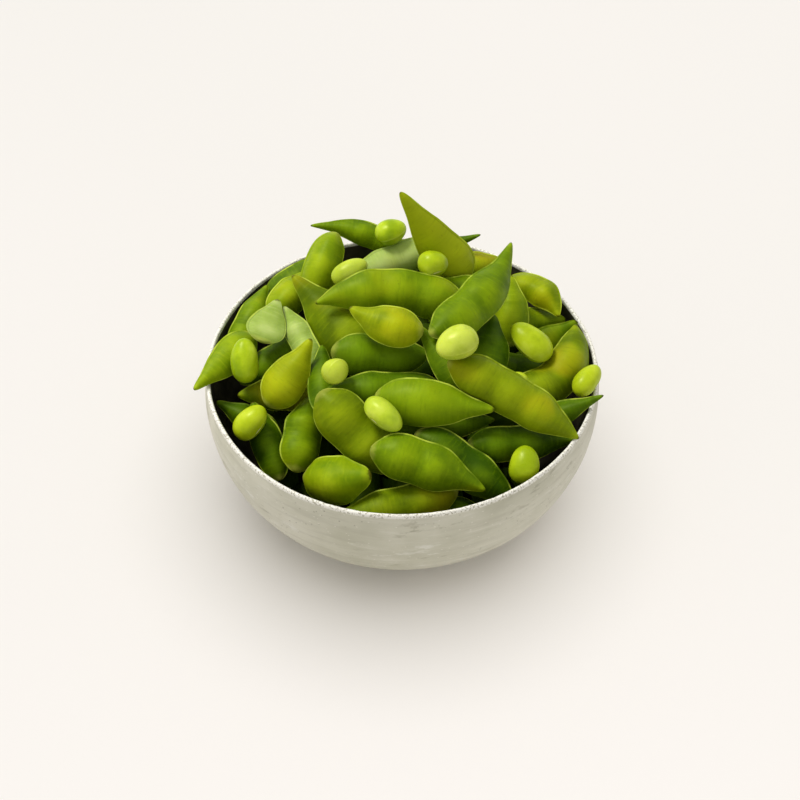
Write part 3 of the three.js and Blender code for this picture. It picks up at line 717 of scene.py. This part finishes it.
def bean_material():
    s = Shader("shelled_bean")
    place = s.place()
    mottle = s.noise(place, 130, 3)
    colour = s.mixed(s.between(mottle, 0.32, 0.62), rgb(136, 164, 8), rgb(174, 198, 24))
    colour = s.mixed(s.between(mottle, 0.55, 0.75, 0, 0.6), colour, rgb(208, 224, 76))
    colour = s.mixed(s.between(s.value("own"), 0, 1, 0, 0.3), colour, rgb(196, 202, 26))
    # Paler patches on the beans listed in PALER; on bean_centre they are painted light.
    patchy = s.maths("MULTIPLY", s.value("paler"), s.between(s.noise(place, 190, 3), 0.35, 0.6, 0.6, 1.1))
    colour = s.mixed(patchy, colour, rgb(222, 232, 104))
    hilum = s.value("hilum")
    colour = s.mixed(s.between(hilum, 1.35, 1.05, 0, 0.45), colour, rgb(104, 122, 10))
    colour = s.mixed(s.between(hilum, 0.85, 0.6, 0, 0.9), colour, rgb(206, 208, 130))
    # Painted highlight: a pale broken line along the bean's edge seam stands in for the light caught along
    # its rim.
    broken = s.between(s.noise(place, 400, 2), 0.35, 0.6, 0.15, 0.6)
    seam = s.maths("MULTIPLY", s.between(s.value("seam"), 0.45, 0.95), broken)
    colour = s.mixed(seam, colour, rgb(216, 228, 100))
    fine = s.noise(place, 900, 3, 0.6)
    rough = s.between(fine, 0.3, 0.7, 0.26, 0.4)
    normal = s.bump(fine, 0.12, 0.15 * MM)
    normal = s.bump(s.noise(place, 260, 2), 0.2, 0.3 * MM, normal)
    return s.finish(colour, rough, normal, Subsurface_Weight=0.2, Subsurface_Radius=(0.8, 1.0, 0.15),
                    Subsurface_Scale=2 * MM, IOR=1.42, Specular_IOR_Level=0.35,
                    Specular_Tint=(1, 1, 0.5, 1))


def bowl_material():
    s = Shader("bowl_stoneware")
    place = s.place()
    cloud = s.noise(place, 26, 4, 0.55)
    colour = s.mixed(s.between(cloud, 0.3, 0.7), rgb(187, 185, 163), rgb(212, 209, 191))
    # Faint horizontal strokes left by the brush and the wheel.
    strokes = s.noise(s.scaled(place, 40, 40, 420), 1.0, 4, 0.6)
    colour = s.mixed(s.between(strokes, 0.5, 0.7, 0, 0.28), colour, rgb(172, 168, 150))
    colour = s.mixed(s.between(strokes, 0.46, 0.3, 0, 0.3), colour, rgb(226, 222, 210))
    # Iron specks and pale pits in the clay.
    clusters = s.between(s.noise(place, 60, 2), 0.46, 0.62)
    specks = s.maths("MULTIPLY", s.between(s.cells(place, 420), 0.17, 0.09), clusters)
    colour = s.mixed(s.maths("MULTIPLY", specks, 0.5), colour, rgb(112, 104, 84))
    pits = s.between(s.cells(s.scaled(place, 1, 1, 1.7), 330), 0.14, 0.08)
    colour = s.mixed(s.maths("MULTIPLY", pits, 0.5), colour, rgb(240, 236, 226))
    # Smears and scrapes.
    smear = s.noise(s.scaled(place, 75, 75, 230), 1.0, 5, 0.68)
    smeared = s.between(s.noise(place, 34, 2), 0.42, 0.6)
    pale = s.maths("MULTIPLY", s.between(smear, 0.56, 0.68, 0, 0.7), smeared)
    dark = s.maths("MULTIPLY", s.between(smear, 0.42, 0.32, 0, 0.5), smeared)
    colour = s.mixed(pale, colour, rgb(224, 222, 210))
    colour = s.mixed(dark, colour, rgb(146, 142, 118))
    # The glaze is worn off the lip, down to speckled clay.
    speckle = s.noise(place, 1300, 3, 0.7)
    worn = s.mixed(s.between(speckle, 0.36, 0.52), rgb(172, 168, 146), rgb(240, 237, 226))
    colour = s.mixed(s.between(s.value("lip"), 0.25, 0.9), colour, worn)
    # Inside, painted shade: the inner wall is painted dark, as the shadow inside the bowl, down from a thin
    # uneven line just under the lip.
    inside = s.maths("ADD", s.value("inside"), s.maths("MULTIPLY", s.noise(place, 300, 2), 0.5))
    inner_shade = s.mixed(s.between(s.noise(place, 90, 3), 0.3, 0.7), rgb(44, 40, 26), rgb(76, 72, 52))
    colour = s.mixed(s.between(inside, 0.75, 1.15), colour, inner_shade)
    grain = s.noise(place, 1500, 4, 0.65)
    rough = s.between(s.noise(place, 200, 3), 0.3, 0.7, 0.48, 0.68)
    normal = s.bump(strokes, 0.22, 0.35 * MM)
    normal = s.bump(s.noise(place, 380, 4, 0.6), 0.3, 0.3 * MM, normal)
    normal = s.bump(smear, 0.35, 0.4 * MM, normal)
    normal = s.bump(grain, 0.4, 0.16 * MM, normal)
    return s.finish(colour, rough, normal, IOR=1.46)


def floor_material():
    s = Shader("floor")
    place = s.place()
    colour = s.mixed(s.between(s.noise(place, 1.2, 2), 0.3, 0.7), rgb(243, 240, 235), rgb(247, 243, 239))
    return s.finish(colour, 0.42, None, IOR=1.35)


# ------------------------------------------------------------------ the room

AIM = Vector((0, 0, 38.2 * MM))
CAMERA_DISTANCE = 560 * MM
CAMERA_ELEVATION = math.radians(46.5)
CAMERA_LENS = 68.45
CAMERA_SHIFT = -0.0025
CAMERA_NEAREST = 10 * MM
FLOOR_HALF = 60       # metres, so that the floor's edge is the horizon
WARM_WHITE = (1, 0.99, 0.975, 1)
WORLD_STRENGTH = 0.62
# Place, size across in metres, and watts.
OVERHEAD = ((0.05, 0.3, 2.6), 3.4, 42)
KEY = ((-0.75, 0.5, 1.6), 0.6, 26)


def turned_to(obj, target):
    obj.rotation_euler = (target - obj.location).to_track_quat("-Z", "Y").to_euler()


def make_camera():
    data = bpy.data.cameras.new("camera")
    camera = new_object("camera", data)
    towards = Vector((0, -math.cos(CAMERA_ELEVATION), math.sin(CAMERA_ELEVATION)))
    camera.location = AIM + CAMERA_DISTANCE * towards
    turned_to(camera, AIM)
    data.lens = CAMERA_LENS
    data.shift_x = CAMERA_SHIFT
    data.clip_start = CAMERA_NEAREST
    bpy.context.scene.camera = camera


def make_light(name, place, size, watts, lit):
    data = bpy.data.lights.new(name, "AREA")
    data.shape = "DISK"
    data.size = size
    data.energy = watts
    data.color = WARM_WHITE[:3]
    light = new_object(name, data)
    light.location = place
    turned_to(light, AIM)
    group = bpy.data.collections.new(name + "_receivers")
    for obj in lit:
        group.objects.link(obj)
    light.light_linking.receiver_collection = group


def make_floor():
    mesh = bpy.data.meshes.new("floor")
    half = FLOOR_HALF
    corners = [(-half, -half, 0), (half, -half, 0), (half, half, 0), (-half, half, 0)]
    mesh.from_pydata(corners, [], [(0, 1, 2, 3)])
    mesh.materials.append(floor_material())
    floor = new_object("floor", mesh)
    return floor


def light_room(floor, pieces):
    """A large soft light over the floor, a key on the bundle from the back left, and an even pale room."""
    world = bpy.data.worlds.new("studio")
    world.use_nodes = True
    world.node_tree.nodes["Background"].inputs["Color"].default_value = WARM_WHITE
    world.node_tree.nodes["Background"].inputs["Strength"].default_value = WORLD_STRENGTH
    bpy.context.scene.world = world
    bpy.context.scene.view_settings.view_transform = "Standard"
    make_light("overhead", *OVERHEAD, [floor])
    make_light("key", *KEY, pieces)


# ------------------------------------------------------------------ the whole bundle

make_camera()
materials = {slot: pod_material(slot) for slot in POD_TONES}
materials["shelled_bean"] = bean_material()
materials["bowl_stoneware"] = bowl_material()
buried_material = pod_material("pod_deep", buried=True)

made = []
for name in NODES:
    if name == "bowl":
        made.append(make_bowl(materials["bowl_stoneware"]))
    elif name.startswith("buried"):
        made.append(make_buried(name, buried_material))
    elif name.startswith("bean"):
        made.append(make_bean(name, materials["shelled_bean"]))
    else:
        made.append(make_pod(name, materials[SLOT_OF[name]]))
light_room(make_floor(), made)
· · · ·
(WHAT THE EXERCISE ASKS) Which lines hold the word "scene"? Copy all of them.

(WRITTEN REPLY)
Write part 3 of the three.js and Blender code for this picture. It picks up at line 717 of scene.py. This part finishes it.
    bpy.context.scene.camera = camera
    bpy.context.scene.world = world
    bpy.context.scene.view_settings.view_transform = "Standard"